- Exercise prompt -
Return the lines exactly as they stand, from the first of the material through the line containing "overrun = 1.0".

- Collected data -

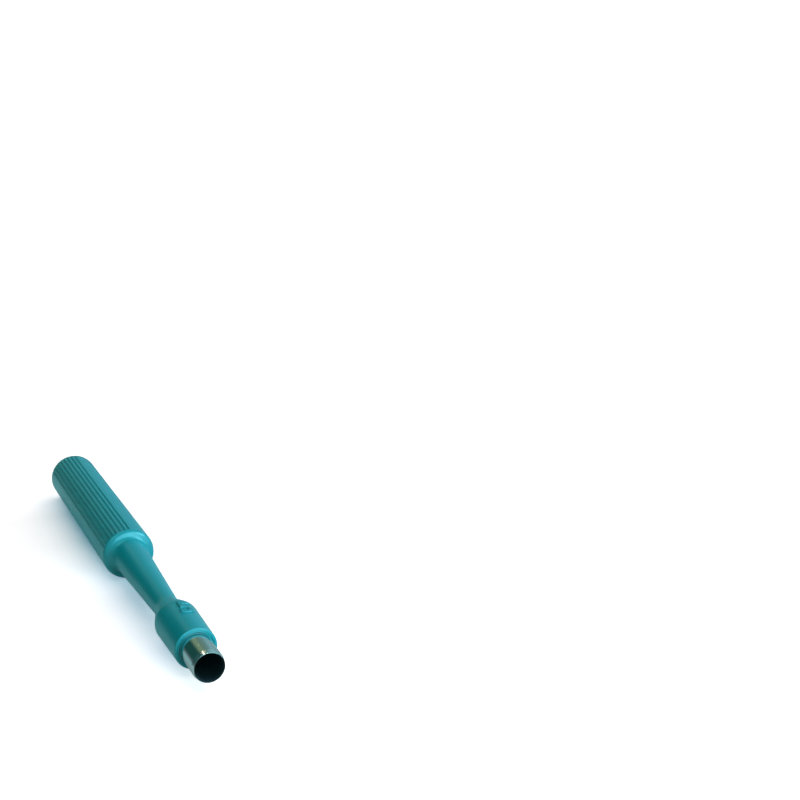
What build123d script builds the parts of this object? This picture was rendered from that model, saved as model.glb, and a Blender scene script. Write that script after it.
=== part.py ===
from build123d import *
import math
import os

# All lengths are in millimetres and all turns in degrees.
# Each piece is drawn along X, from the rear face of the grip at zero to the cutting edge.
# The finished punch lies on its grip on the floor, with +Z up: the neck and head are slimmer and stay clear.

# Cutting tube: a thin steel tube, ground on the outside to a sharp round edge
bore_radius = 2.5
tube_wall = 0.2
tube_reach = 7.3
tube_seat_depth = 9.0
bevel_length = 1.0
edge_wall = 0.02

# Grip: a round bar with two panels of lengthwise grooves and a smooth side on each hand between them
grip_radius = 4.83
grip_length = 52.6
rear_round = 2.5
panel_count = 2
panel_turn = 31.4
grooves_per_panel = 8
groove_step = 10.0
groove_radius = 0.24
groove_depth = 0.26
lip_ease = 0.05

# Collar: the smooth ring that closes the grooves, and the sloping shoulder in front of it
collar_width = 0.6
shoulder_slope = 0.7
collar_round_share = 0.64
shoulder_round_share = 0.74

# Neck: a long taper from the shoulder to the head
neck_length = 26.7
neck_rear_radius = 3.27
neck_front_radius = 2.16
neck_front_round = 8.0

# Head: flares out of the neck and holds the tube in a shallow recess with a rounded rim
flare_length = 5.4
head_length = 11.5
head_rear_radius = 3.77
head_front_radius = 3.54
head_rear_round = 3.0
rim_wall = 0.5
rim_round_share = 0.45
recess_depth = 0.3

# Fits and cuts
glue_gap = 0.03
overrun = 1.0

# Stations along the axis
groove_end = grip_length - collar_width
neck_start = grip_length + shoulder_slope
neck_end = neck_start + neck_length
head_start = neck_end + flare_length
head_end = head_start + head_length
recess_floor = head_end - recess_depth
seat_floor = head_end - tube_seat_depth
cutting_edge = head_end + tube_reach

# Radii and rounds that follow from the sizes above
tube_radius = bore_radius + tube_wall
seat_radius = tube_radius + glue_gap
recess_radius = head_front_radius - rim_wall
rim_round = rim_wall * rim_round_share
shoulder_step = grip_radius - neck_rear_radius
collar_round = shoulder_step * collar_round_share
shoulder_round = shoulder_step * shoulder_round_share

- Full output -
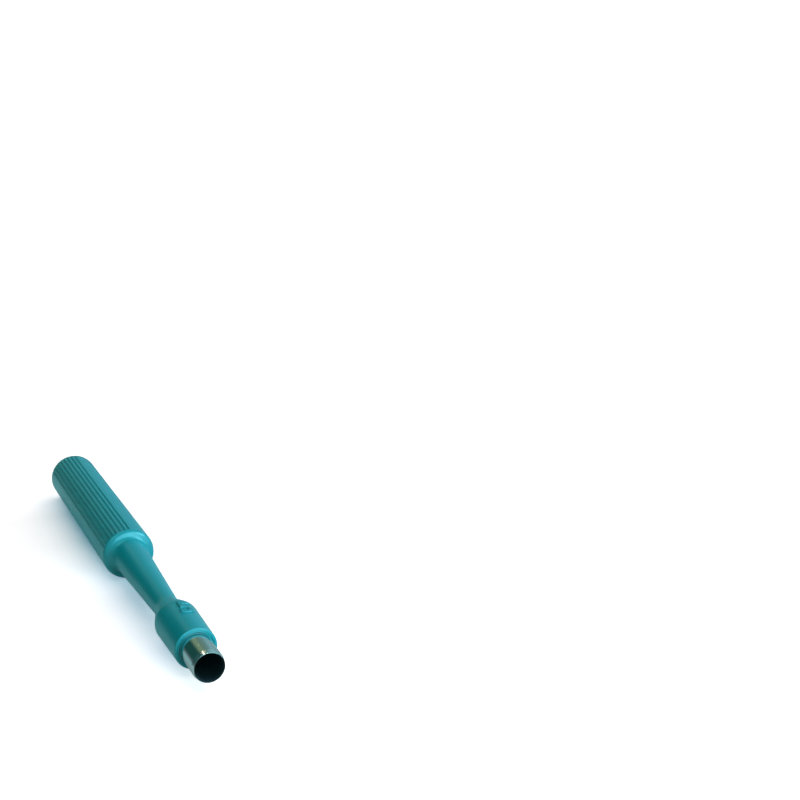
What build123d script builds the parts of this object? This picture was rendered from that model, saved as model.glb, and a Blender scene script. Write that script after it.
=== part.py ===
from build123d import *
import math
import os

# All lengths are in millimetres and all turns in degrees.
# Each piece is drawn along X, from the rear face of the grip at zero to the cutting edge.
# The finished punch lies on its grip on the floor, with +Z up: the neck and head are slimmer and stay clear.

# Cutting tube: a thin steel tube, ground on the outside to a sharp round edge
bore_radius = 2.5
tube_wall = 0.2
tube_reach = 7.3
tube_seat_depth = 9.0
bevel_length = 1.0
edge_wall = 0.02

# Grip: a round bar with two panels of lengthwise grooves and a smooth side on each hand between them
grip_radius = 4.83
grip_length = 52.6
rear_round = 2.5
panel_count = 2
panel_turn = 31.4
grooves_per_panel = 8
groove_step = 10.0
groove_radius = 0.24
groove_depth = 0.26
lip_ease = 0.05

# Collar: the smooth ring that closes the grooves, and the sloping shoulder in front of it
collar_width = 0.6
shoulder_slope = 0.7
collar_round_share = 0.64
shoulder_round_share = 0.74

# Neck: a long taper from the shoulder to the head
neck_length = 26.7
neck_rear_radius = 3.27
neck_front_radius = 2.16
neck_front_round = 8.0

# Head: flares out of the neck and holds the tube in a shallow recess with a rounded rim
flare_length = 5.4
head_length = 11.5
head_rear_radius = 3.77
head_front_radius = 3.54
head_rear_round = 3.0
rim_wall = 0.5
rim_round_share = 0.45
recess_depth = 0.3

# Fits and cuts
glue_gap = 0.03
overrun = 1.0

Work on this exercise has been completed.